::: DATA SHOWN :::

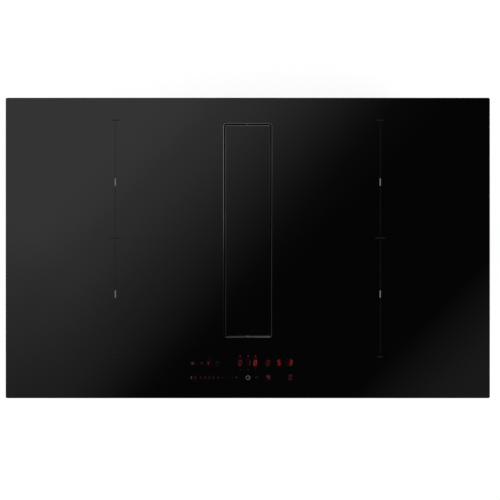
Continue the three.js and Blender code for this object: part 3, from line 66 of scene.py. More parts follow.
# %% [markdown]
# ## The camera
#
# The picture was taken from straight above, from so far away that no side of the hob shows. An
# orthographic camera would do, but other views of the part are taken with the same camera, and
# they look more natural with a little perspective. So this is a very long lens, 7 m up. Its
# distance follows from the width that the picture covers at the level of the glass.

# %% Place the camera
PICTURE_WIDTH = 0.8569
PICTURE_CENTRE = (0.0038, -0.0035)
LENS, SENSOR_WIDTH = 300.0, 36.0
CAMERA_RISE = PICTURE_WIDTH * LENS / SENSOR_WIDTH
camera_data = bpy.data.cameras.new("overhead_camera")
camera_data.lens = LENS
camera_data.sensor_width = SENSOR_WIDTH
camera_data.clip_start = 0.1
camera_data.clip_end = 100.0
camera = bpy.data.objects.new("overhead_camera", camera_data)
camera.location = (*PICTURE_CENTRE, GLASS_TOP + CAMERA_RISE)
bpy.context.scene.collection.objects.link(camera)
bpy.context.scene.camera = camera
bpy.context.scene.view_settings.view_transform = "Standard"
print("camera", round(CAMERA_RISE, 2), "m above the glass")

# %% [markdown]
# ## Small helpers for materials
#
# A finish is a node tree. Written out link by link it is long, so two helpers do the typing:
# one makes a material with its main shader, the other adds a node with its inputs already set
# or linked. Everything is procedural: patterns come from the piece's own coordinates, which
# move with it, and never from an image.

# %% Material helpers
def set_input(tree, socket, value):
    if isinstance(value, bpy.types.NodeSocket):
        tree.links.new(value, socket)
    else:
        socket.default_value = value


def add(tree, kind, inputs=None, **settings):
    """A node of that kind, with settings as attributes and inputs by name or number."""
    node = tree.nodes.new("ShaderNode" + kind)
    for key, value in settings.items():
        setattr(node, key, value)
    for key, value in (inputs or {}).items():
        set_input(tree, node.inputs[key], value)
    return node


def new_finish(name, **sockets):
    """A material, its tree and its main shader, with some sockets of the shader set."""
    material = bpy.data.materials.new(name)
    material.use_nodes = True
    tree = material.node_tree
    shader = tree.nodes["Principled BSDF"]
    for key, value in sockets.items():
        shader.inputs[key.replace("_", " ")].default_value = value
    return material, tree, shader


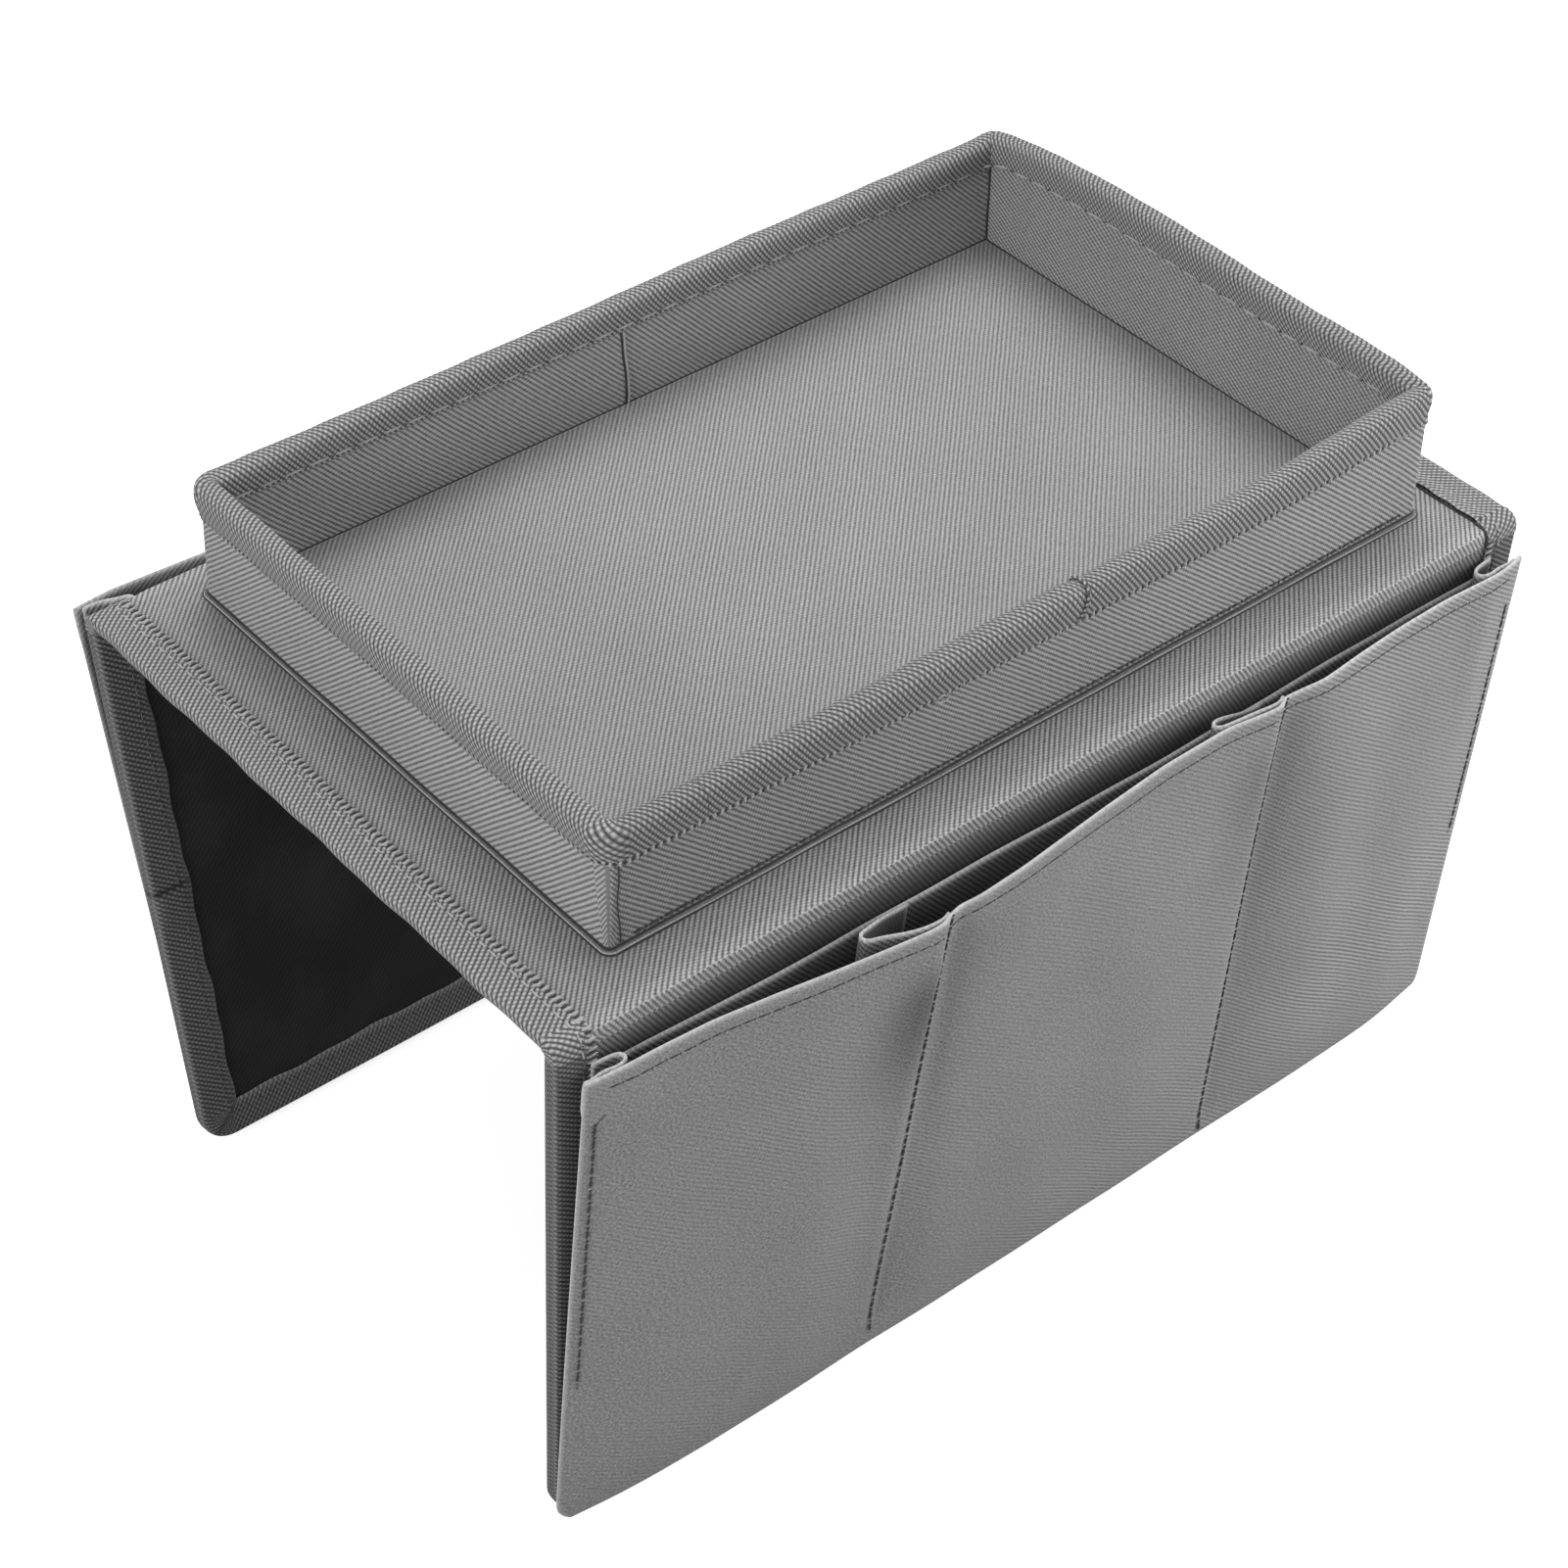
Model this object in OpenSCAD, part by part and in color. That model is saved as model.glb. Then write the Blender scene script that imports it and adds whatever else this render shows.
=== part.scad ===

:::

Print all of the entries exactly as they are written.

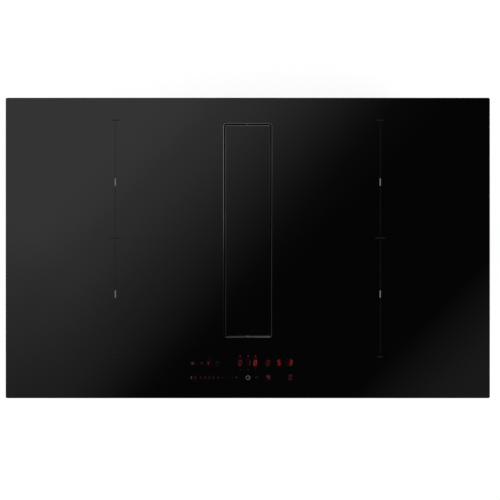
Continue the three.js and Blender code for this object: part 3, from line 66 of scene.py. More parts follow.
# %% [markdown]
# ## The camera
#
# The picture was taken from straight above, from so far away that no side of the hob shows. An
# orthographic camera would do, but other views of the part are taken with the same camera, and
# they look more natural with a little perspective. So this is a very long lens, 7 m up. Its
# distance follows from the width that the picture covers at the level of the glass.

# %% Place the camera
PICTURE_WIDTH = 0.8569
PICTURE_CENTRE = (0.0038, -0.0035)
LENS, SENSOR_WIDTH = 300.0, 36.0
CAMERA_RISE = PICTURE_WIDTH * LENS / SENSOR_WIDTH
camera_data = bpy.data.cameras.new("overhead_camera")
camera_data.lens = LENS
camera_data.sensor_width = SENSOR_WIDTH
camera_data.clip_start = 0.1
camera_data.clip_end = 100.0
camera = bpy.data.objects.new("overhead_camera", camera_data)
camera.location = (*PICTURE_CENTRE, GLASS_TOP + CAMERA_RISE)
bpy.context.scene.collection.objects.link(camera)
bpy.context.scene.camera = camera
bpy.context.scene.view_settings.view_transform = "Standard"
print("camera", round(CAMERA_RISE, 2), "m above the glass")

# %% [markdown]
# ## Small helpers for materials
#
# A finish is a node tree. Written out link by link it is long, so two helpers do the typing:
# one makes a material with its main shader, the other adds a node with its inputs already set
# or linked. Everything is procedural: patterns come from the piece's own coordinates, which
# move with it, and never from an image.

# %% Material helpers
def set_input(tree, socket, value):
    if isinstance(value, bpy.types.NodeSocket):
        tree.links.new(value, socket)
    else:
        socket.default_value = value


def add(tree, kind, inputs=None, **settings):
    """A node of that kind, with settings as attributes and inputs by name or number."""
    node = tree.nodes.new("ShaderNode" + kind)
    for key, value in settings.items():
        setattr(node, key, value)
    for key, value in (inputs or {}).items():
        set_input(tree, node.inputs[key], value)
    return node


def new_finish(name, **sockets):
    """A material, its tree and its main shader, with some sockets of the shader set."""
    material = bpy.data.materials.new(name)
    material.use_nodes = True
    tree = material.node_tree
    shader = tree.nodes["Principled BSDF"]
    for key, value in sockets.items():
        shader.inputs[key.replace("_", " ")].default_value = value
    return material, tree, shader


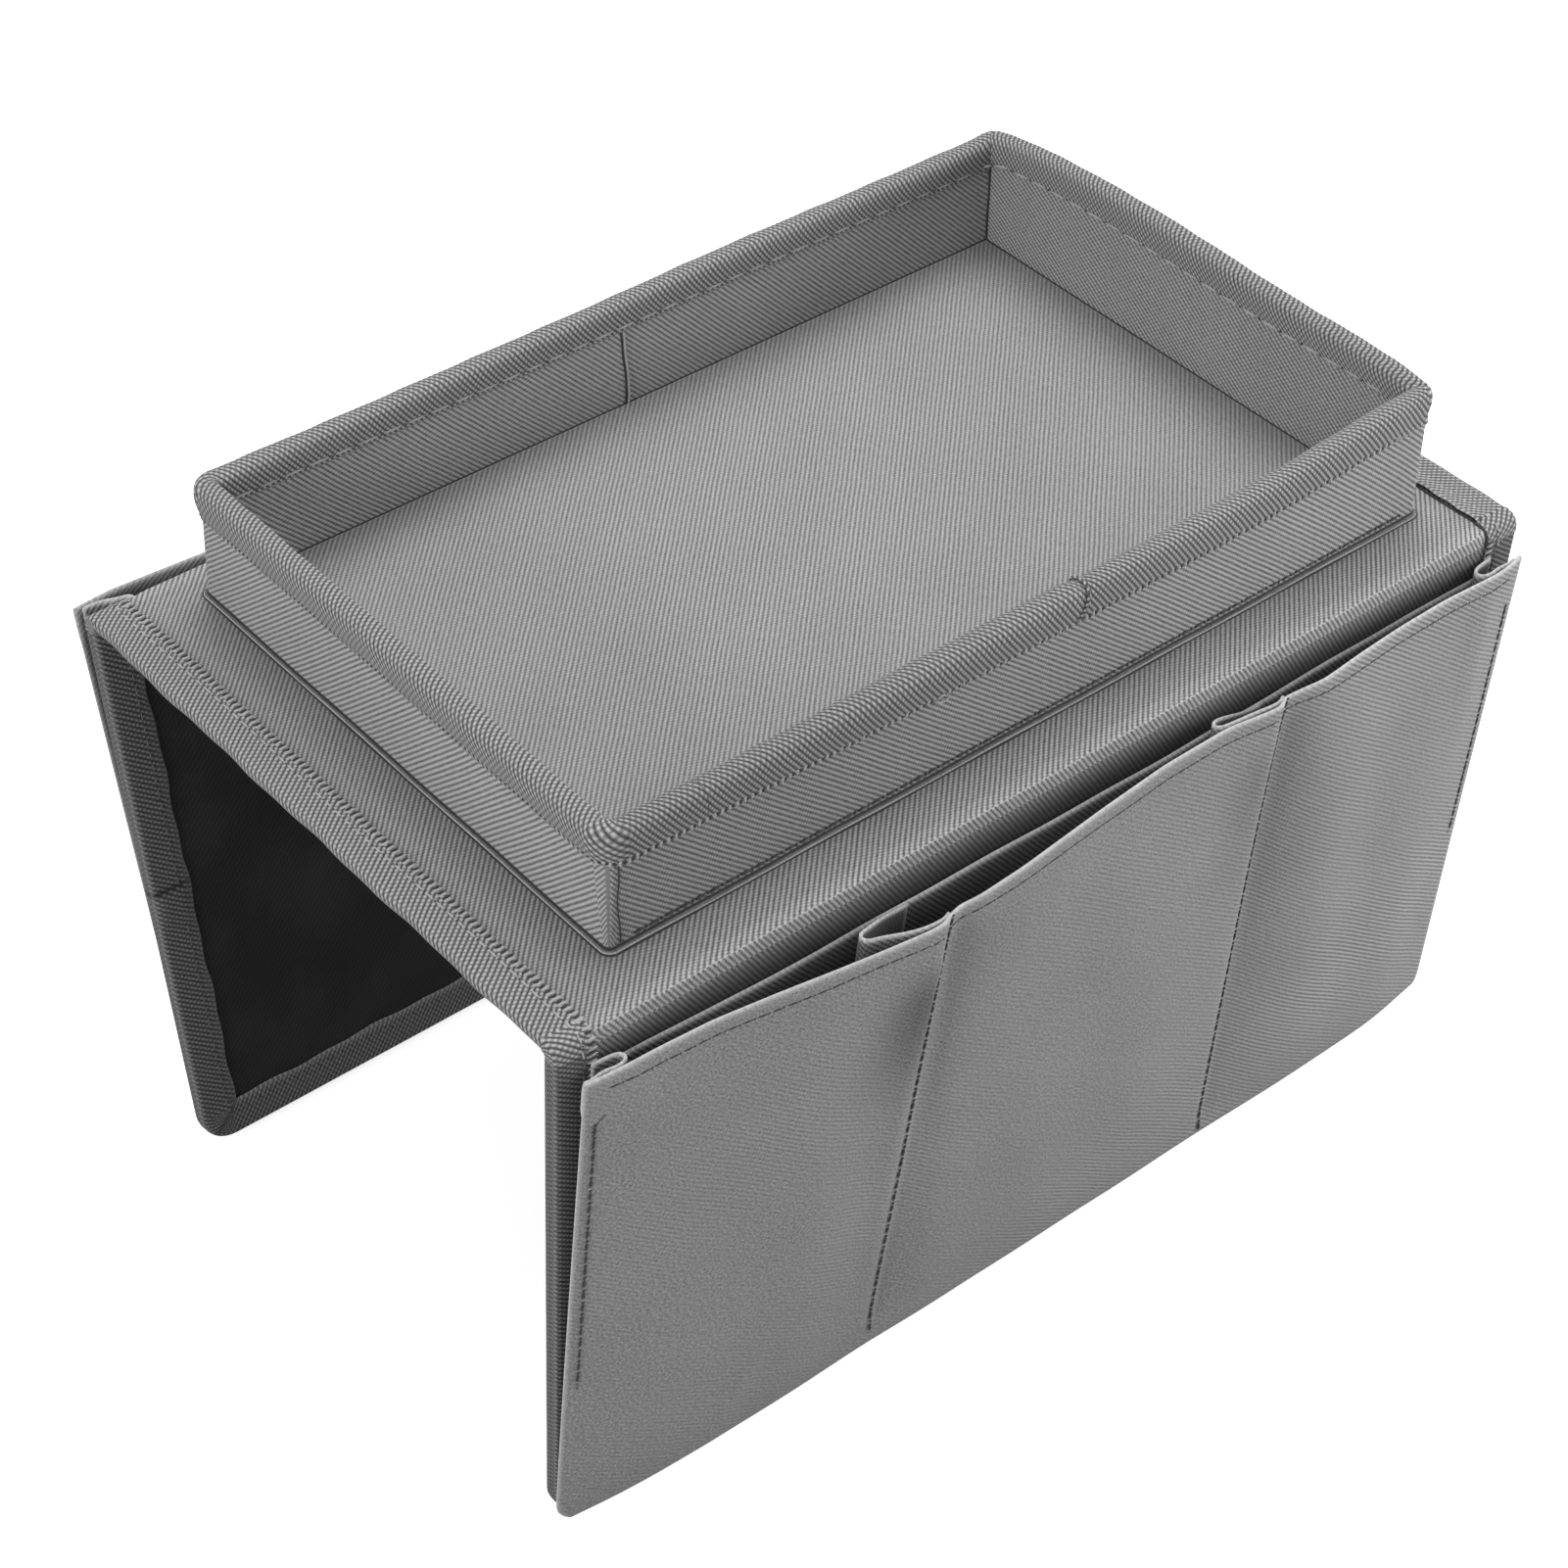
Model this object in OpenSCAD, part by part and in color. That model is saved as model.glb. Then write the Blender scene script that imports it and adds whatever else this render shows.
=== part.scad ===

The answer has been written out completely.